Hashing scales effortlessly. A 10-byte input and a 10-gigabyte input both take the same time to hash. Encryption doesn’t scale the same way. Larger keys, more complex curves, more bits - it all adds overhead. That’s why Bitcoin uses 256-bit keys. More than that isn’t necessary. Less isn’t secure enough.

What Happens When Things Go Wrong?

Hashing’s biggest weakness? Collision attacks. That’s when two different inputs produce the same hash. Theoretically possible. Practically impossible with SHA-256. You’d need to try 2^128 combinations to find one. That’s more than the number of grains of sand on Earth. Even with quantum computers, it’s not feasible for decades.

Encryption’s weakness? You. People lose keys. People reuse passwords. People store keys on hacked devices. The 2022 Wormhole hack stole $320 million because a single private key was exposed. Not because the algorithm broke. Because someone didn’t protect it.

Hashing is immune to this. You can’t “lose” a hash. You can’t “forget” it. It’s generated from data. As long as the data exists, the hash exists. That’s why passwords on websites are hashed - not encrypted. You don’t want to recover them. You want to verify them.

A quantum computer attacks a blockchain, blocked by post-quantum shields, as a hardware wallet is stored safely.

What’s Changing in 2025?

Bitcoin Core 25.0, released in March 2025, made SHA-256 verification 12% faster. That’s not a revolution. It’s optimization. The algorithm stays the same. It just runs better.

Ethereum’s move to SHA-3 in 2022 was bigger. Keccak-256 is more resistant to length-extension attacks - a subtle flaw in SHA-256 that could, in theory, be exploited if someone controlled the block structure. It’s not a break. It’s a precaution.

The real shift is coming from quantum computing. NIST finalized its first post-quantum standards in August 2024. Blockchain projects are already testing CRYSTALS-Dilithium for signatures and SPHINCS+ for hashing. These are designed to survive attacks from quantum machines. They’re larger. Slower. More complex.

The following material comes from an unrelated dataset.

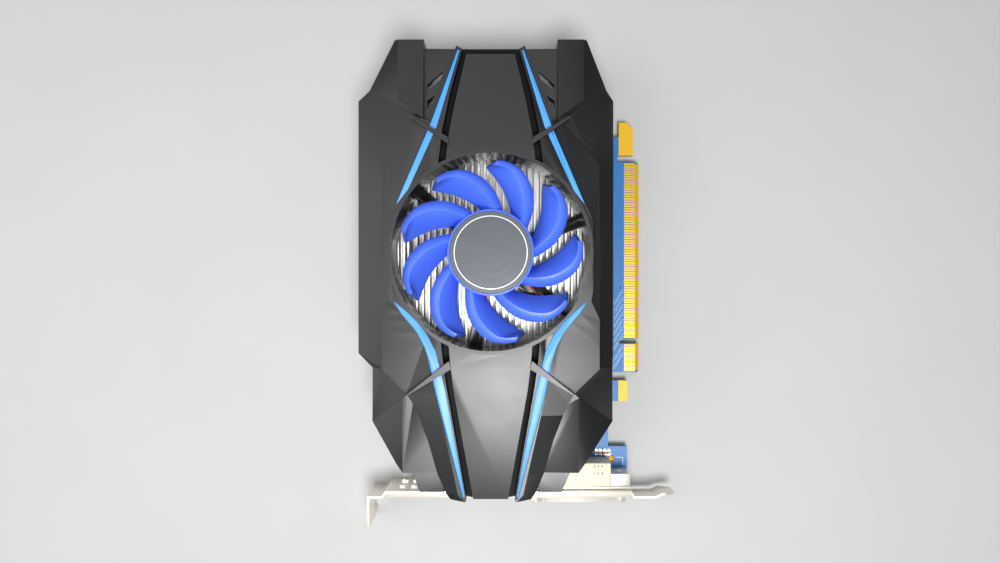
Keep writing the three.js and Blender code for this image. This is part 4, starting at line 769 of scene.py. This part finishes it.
def makeCapacitors():
    r, top, low, half, cut = (power[key] for key in ("canRadius", "canTop", "footTop", "footHalf", "footCut"))
    for number, (x, y) in enumerate(power["capacitors"], 1):
        bm = bmesh.new()
        profile = [(0, top - power["canDish"])] + [(r - inset, top + rise) for inset, rise in canRim]
        profile += [(r - inset, low + rise) for inset, rise in canCrimp] + [(0, low + canCrimp[-1][1])]
        spinProfile(bm, profile, x, y, 40)
        finishPiece("capacitorCan%d" % number, bm, canister, "card",
                    ["capacitor_%d" % number], 28)
        bm = bmesh.new()
        addSlab(bm, [(x - half, y - half), (x + half, y - half), (x + half, y + half - cut),
                     (x + half - cut, y + half), (x - half + cut, y + half), (x - half, y + half - cut)],
                power["footLow"], low)
        softenEdges(bm, power["footRound"])
        finishPiece("capacitorFoot%d" % number, bm, blackEpoxy, "card")
        bm = bmesh.new()  # the printed half that marks the negative side
        reach, steps = r - power["markInset"], power["markSteps"]
        turns = [math.radians(power["markFrom"] + power["markTurn"] * i / steps) for i in range(steps + 1)]
        inkTop = top - power["canDish"] + power["film"]
        addSlab(bm, [(x + reach * math.cos(a), y + reach * math.sin(a)) for a in turns],
                inkTop - power["markThick"], inkTop)
        finishPiece("capacitorMark%d" % number, bm, navyInk, "card")


def makeChokes():
    half, wide = power["chokeHalf"], power["terminalHalf"]
    for number, (x, y) in enumerate(power["chokes"], 1):
        bm = bmesh.new()
        roundedBox(bm, at(x - half, y - half, power["chokeLow"]), at(x + half, y + half, power["chokeTop"]),
                   power["chokeRound"], 3)
        finishPiece("powerChoke%d" % number, bm, ferrite, "card", ["power_choke_%d" % number], 40)
        bm = bmesh.new()
        for side in (-1, 1):
            x0, x1 = sorted(x + side * (half + out) for out in (-power["terminalIn"], power["terminalOut"]))
            roundedBox(bm, at(x0, y - wide, power["film"]), at(x1, y + wide, power["terminalTop"]),
                       power["terminalRound"], 1)
        finishPiece("chokeTerminals%d" % number, bm, solderTin, "card")


# a leaded case: half its length and width, then its legs, as (from, to) outwards from the middle
leaded = {"halfX": 2.4, "halfY": 2.9, "low": 0.15, "round": 0.12, "dot": (-1.6, 2.1, 0.35), "dotSides": 14,
          "dotZ": (-0.02, 0.015),
          "pitch": 1.27, "legs": 4, "legHalf": 0.2, "shoulder": (2.3, 2.75), "shin": (2.62, 2.78),
          "foot": (2.65, 3.35), "legShare": 0.45, "sheet": 0.16, "footZ": (0.02, 0.18), "shinZ": 0.1}


def makeLeadedChip(name, x, y, top, node):
    bm = bmesh.new()
    halfX, halfY = leaded["halfX"], leaded["halfY"]
    roundedBox(bm, at(x - halfX, y - halfY, leaded["low"]), at(x + halfX, y + halfY, top), leaded["round"], 2)
    finishPiece(name, bm, blackEpoxy, "card", [node], 40)
    bm = bmesh.new()
    dotX, dotY, dotRadius = leaded["dot"]
    dotLow, dotHigh = leaded["dotZ"]
    addDisc(bm, x + dotX, y + dotY, dotRadius, top + dotLow, top + dotHigh, leaded["dotSides"])
    finishPiece(name + "Dot", bm, resistorGlaze, "card")
    bm = bmesh.new()
    bend, half = top * leaded["legShare"], leaded["legHalf"]
    legParts = ((leaded["shoulder"], (bend, bend + leaded["sheet"])),
                (leaded["shin"], (leaded["shinZ"], bend + leaded["shinZ"])),
                (leaded["foot"], leaded["footZ"]))
    for side in (-1, 1):
        for i in range(leaded["legs"]):
            middle = y + (i - (leaded["legs"] - 1) / 2) * leaded["pitch"]
            for (near, far), (z0, z1) in legParts:
                x0, x1 = sorted((x + side * near, x + side * far))
                addBlock(bm, x0, x1, middle - half, middle + half, z0, z1)
    finishPiece(name + "Legs", bm, solderTin, "card")


# cone springs: wire and coil radius, and the heights between which they are wound
spring = {"wire": 0.17, "turns": 2.6, "small": 2.0, "large": 2.5, "low": -2.9, "high": -1.9, "steps": 52}


def makeSprings():
    for number in range(1, 5):
        low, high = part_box("cooler_spring_%d" % number)
        middle = (low + high) / 2
        path = []
        for i in range(spring["steps"] + 1):
            t = i / spring["steps"]
            angle = 2 * math.pi * spring["turns"] * t
            radius = (spring["small"] + (spring["large"] - spring["small"]) * t) * mm
            z = boardTop + (spring["low"] + (spring["high"] - spring["low"]) * t) * mm
            path.append(Vector((middle.x + radius * math.cos(angle), middle.y + radius * math.sin(angle), z)))
        bm = bmesh.new()
        addTube(bm, path, spring["wire"], 6)
        name = "cooler_spring_%d" % number
        finishPiece("coolerSpring%d" % number, bm, zincSteel, "card", [name], 60)


makeCapacitors()
makeChokes()
makeLeadedChip("biosChip", *power["bios"], power["biosTop"], "bios_chip")
for number, (x, y) in enumerate(power["switches"], 1):
    makeLeadedChip("powerSwitch%d" % number, x, y, power["switchTop"], "power_switch_%d" % number)
makeSprings()
print("power parts made")


# fan lead: three wires twisted together
# fromHub: radius and height along one strut of the fan frame; toSocket: the way down to the board
lead = {"angle": 320.0, "wire": 0.43, "lay": 0.47, "twistMm": 11.0, "samples": 18,
        "fromHub": ((13, 17.1), (20, 17.1), (30.7, 17.1), (38.7, 16.6)),
        "toSocket": ((30.5, -33, 16.2), (30, -44, 16.2), (30, -59, 16.4), (30, -66.5, 15.2), (30, -68, 11.6),
                     (30, -68, 8.9))}


def leadRoute():  # a smooth curve through the control points
    control = [Vector(polar(radius, lead["angle"], z)) for radius, z in lead["fromHub"]]
    control += [Vector(point) for point in lead["toSocket"]]
    points = []
    ends = [2 * control[0] - control[1]] + control + [2 * control[-1] - control[-2]]
    for a, b, c, d in zip(ends, ends[1:], ends[2:], ends[3:]):
        for k in range(lead["samples"]):
            t = k / lead["samples"]
            points.append(0.5 * (2 * b + (c - a) * t + (2 * a - 5 * b + 4 * c - d) * t ** 2
                                 + (3 * b - a - 3 * c + d) * t ** 3))
    return points + [control[-1]]


def makeLead():
    route = leadRoute()
    for number, (material, name) in enumerate(((blackPvc, "leadBlack"), (redPvc, "leadRed"),
                                               (yellowPvc, "leadYellow"))):
        path, run, normal = [], 0.0, None
        for i, point in enumerate(route):
            ahead = (route[min(i + 1, len(route) - 1)] - route[max(i - 1, 0)]).normalized()
            normal = Vector((0, 0, 1)) if normal is None else normal
            normal = (normal - ahead * normal.dot(ahead)).normalized()
            side = ahead.cross(normal)
            run += (point - route[i - 1]).length if i else 0.0
            angle = 2 * math.pi * (run / lead["twistMm"] + number / 3)
            offset = (normal * math.cos(angle) + side * math.sin(angle)) * lead["lay"]
            path.append(at(*(point + offset)))
        bm = bmesh.new()
        addTube(bm, path, lead["wire"], 8)
        finishPiece(name, bm, material, "card", ["fan_lead"] if number == 0 else [], 60)


makeLead()
print("lead made")


# contacts inside the two sockets, with dark patches painted as the shade in the contact holes, the blade slot
# and the moulding dimples
sockets = {"wideFace": -91.1, "wideZ": 6.0, "wideFirst": 24.7, "widePitch": 1.9, "wideCount": 8,
           "holeHalf": 0.5, "pinHalf": 0.25, "pinZ": (-0.4, -0.15), "proud": 0.02, "deep": 0.1,
           "bladeX": 42.6, "bladeReach": 2.2, "bladeHalf": 0.35,
           "dimpleX": (40.3, 41.8, 43.3), "dimpleY": (-82.7, -85.5), "dimpleHalf": (0.32, 0.45),
           "dimpleZ": (11.2, 11.32), "narrowX": 1.6, "narrowFront": -91.9, "narrowIn": (0.4, 5),
           "narrowZ": (2.4, 3.5), "narrowCount": 10, "narrowPitch": 1.0, "narrowHalf": 0.28,
           "narrowProud": 0.04}


def makeSocketContacts():
    dark, gold = bmesh.new(), bmesh.new()
    middle, pitch, half, pin = (sockets[key] for key in ("wideZ", "widePitch", "holeHalf", "pinHalf"))
    front, back = sockets["wideFace"] - sockets["proud"], sockets["wideFace"] + sockets["deep"]
    pinLow, pinHigh = sockets["pinZ"]
    for i in range(sockets["wideCount"]):
        for row in (-1, 0, 1):
            x, z = sockets["wideFirst"] + i * pitch, middle + row * pitch
            # each contact hole is a dark square just proud of the face, painted as the shade inside it
            addBlock(dark, x - half, x + half, front, back, z - half, z + half)
            addBlock(gold, x - pin, x + pin, front - sockets["proud"], back, z + pinLow, z + pinHigh)
    x, long, thin = sockets["bladeX"], sockets["bladeReach"], sockets["bladeHalf"]
    # the slot of the ground blade is a dark cross, painted as the shade inside it
    addBlock(dark, x - long, x + long, front, back, middle - thin, middle + thin)
    addBlock(dark, x - thin, x + thin, front, back, middle - long, middle + long)
    halfX, halfY = sockets["dimpleHalf"]
    for x in sockets["dimpleX"]:  # dark patches painted as the shade in the moulding dimples on top of the wide socket
        for y in sockets["dimpleY"]:
            addBlock(dark, x - halfX, x + halfX, y - halfY, y + halfY, *sockets["dimpleZ"])
    low, high = sockets["narrowZ"]
    y0, y1 = (sockets["narrowFront"] + inwards for inwards in sockets["narrowIn"])
    half, proud, sunk = sockets["narrowHalf"], sockets["narrowProud"], sockets["proud"]
    for i in range(sockets["narrowCount"]):
        x = sockets["narrowX"] + (i - (sockets["narrowCount"] - 1) / 2) * sockets["narrowPitch"]
        addBlock(gold, x - half, x + half, y0, y1, high - sunk, high + proud)
        addBlock(gold, x - half, x + half, y0, y1, low - proud, low + sunk)
    finishPiece("contactHoleShade", dark, resistorGlaze, "card")
    finishPiece("socketContacts", gold, goldFlash, "card")


makeSocketContacts()
print("socket contacts made")


# the board itself stays as it is, under its solder mask
boardMesh = frame["nodes"]["circuit_board"].data
boardMesh.materials.clear()
boardMesh.materials.append(solderMask)
print("board finished")


# floor, light and camera; the camera's place is in millimetres from the fan axis
stage = {"floorSide": 5.0, "floorColour": "bcbdbc", "cameraX": 3.4, "cameraY": -10.6, "cameraZ": 282.0,
         "lensMm": 24.984, "sensorMm": 36.0, "sky": 0.16}
# name: place in metres, disk size in metres, watts
lights = {"keyLight": ((0.03, -0.19, 0.62), 0.25, 4.2), "topLight": ((-0.12, 0.27, 0.8), 0.75, 1.5),
          "leftLight": ((-0.55, -0.02, 0.48), 0.7, 2.4), "rightLight": ((0.5, 0.25, 0.5), 0.3, 0.12)}


def makeStage():
    bm = bmesh.new()
    bmesh.ops.create_grid(bm, x_segments=1, y_segments=1, size=stage["floorSide"] / 2)
    mesh = bpy.data.meshes.new("floor")
    bm.to_mesh(mesh)
    bm.free()
    mesh.materials.append(makeSurface("paleFloor", stage["floorColour"], "b6b7b6", 0.7, 0.05, grainMm=1.5,
                                      grainDepth=0.02, patchMm=60))
    floor = bpy.data.objects.new("floor", mesh)
    bpy.context.scene.collection.objects.link(floor)
    for name, (place, size, watts) in lights.items():
        lamp = bpy.data.lights.new(name, "AREA")
        lamp.shape = "DISK"
        lamp.size = size
        lamp.energy = watts
        light = bpy.data.objects.new(name, lamp)
        light.location = place
        light.rotation_euler = (-Vector(place)).to_track_quat("-Z", "Y").to_euler()
        bpy.context.scene.collection.objects.link(light)
    world = bpy.data.worlds.new("studio")
    world.use_nodes = True
    world.node_tree.nodes["Background"].inputs["Color"].default_value = tint("f4f6f8")
    world.node_tree.nodes["Background"].inputs["Strength"].default_value = stage["sky"]
    bpy.context.scene.world = world
    bpy.context.scene.view_settings.view_transform = "Standard"
    lens = bpy.data.cameras.new("camera")
    lens.sensor_width = stage["sensorMm"]
    lens.lens = stage["lensMm"]
    lens.dof.use_dof = False
    lens.clip_start = 0.01
    camera = bpy.data.objects.new("camera", lens)
    camera.location = at(stage["cameraX"], stage["cameraY"], stage["cameraZ"])
    bpy.context.scene.collection.objects.link(camera)
    bpy.context.scene.camera = camera


makeStage()
print("stage made")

But they’re the future.

Right now, 78% of Fortune 500 companies using blockchain rely on SHA-256 and ECDSA. The EU’s MiCA regulation (effective December 2024) requires cryptographic techniques “equivalent to SHA-256 or stronger.” The US SEC’s 2025 guidance demands NIST FIPS 186-5 compliant encryption. That means change is coming - but slowly. Because the system works. Why fix it unless you have to?

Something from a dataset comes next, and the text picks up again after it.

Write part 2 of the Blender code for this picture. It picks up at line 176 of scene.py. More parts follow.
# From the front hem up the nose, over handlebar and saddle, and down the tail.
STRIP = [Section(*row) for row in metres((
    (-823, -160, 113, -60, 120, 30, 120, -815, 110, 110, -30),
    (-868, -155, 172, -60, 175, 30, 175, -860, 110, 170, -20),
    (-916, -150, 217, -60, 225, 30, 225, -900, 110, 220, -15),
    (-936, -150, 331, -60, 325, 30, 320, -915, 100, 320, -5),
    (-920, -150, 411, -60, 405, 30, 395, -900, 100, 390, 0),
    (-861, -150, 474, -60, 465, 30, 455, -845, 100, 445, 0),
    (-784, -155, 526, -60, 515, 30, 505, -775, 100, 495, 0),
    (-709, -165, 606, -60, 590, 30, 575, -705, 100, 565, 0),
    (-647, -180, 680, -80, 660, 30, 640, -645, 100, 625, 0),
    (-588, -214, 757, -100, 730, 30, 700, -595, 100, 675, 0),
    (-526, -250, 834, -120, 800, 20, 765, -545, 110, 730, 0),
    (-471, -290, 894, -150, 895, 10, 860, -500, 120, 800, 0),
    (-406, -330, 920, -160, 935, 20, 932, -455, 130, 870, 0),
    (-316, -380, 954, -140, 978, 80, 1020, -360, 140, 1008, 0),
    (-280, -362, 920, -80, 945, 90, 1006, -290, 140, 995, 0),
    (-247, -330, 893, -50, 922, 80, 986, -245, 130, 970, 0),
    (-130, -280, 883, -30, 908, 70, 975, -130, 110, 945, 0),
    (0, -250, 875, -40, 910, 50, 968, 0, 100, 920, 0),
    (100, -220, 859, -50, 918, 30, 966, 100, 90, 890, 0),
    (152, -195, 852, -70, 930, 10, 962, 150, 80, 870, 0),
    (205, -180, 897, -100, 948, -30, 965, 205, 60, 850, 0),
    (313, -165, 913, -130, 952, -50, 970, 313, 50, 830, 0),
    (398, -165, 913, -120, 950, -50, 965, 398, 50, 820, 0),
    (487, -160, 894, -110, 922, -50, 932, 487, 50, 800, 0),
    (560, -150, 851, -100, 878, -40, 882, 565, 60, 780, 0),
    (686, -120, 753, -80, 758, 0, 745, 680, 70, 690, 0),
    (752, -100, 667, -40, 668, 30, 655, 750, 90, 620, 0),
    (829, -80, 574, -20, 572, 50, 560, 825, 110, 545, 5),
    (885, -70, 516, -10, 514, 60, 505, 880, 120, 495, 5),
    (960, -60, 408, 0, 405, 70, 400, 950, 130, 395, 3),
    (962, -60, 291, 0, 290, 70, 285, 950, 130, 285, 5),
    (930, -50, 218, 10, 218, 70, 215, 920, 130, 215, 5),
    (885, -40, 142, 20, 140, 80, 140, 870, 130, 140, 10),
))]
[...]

What Should You Care About?

If you’re holding crypto: your private key is everything. Back it up. Store it offline. Never type it into a website. Hashing protects the chain. Encryption protects your wallet. Lose the key, lose everything.

If you’re building on blockchain: use well-tested libraries. Don’t write your own SHA-256 or ECDSA code. Bitcoin Core uses libsecp256k1. Ethereum uses OpenZeppelin’s signature tools. These have been audited by thousands of developers. Your custom code? It’s a liability.

If you’re learning: start with hashing. Understand Merkle trees. Understand proof-of-work. Then move to signatures. Understand public vs private keys. Understand how a signature is verified without revealing the key. That’s the core of blockchain security.

Hashing makes the ledger unchangeable. Encryption makes the users authentic. One holds the structure. The other holds the trust. You need both. Take one away, and the whole thing collapses.

Is encryption used to hide transaction data in Bitcoin?

No. Bitcoin transactions are fully public. The sender, receiver, and amount are visible on the blockchain. Encryption is only used to create digital signatures that prove you own the funds you’re spending. Privacy-focused blockchains like Monero use encryption to hide transaction details, but Bitcoin does not.

Can you reverse a SHA-256 hash to get the original data?

No. SHA-256 is a one-way function. There’s no mathematical way to reverse it. Even if you know the hash, you can’t find the original input. That’s why passwords are stored as hashes - you only compare hashes, never recover the original.

Why does Bitcoin use ECDSA instead of RSA for encryption?

ECDSA uses smaller keys and faster computations than RSA while offering the same level of security. A 256-bit ECDSA key provides similar protection to a 3,072-bit RSA key. That’s critical for blockchain, where every byte of data costs money to store and transmit. ECDSA is also more efficient on mobile and embedded devices.

What happens if someone steals my private key?

They can sign transactions as you. They can send your crypto to their wallet. There is no way to reverse it. Blockchain has no central authority to freeze accounts or issue refunds. That’s why cold storage (offline wallets) and hardware wallets are recommended - they keep your private key away from internet-connected devices.

Will quantum computers break blockchain encryption?

Yes, eventually. Quantum computers could break ECDSA by solving the elliptic curve discrete logarithm problem faster. But that’s still years away - likely 7-10 years or more. The blockchain community is already preparing. NIST’s post-quantum standards (like CRYSTALS-Dilithium) are being tested for adoption. Hashing algorithms like SHA-256 are less vulnerable - they’d need much larger quantum resources to crack.

Is hashing more important than encryption in blockchain?

Neither is more important - they serve different roles. Hashing creates the immutable chain structure. Without it, blocks can’t be linked, and tampering goes undetected. Encryption enables trustless authentication. Without it, anyone could claim to spend your coins. You need both. Remove one, and the entire system fails.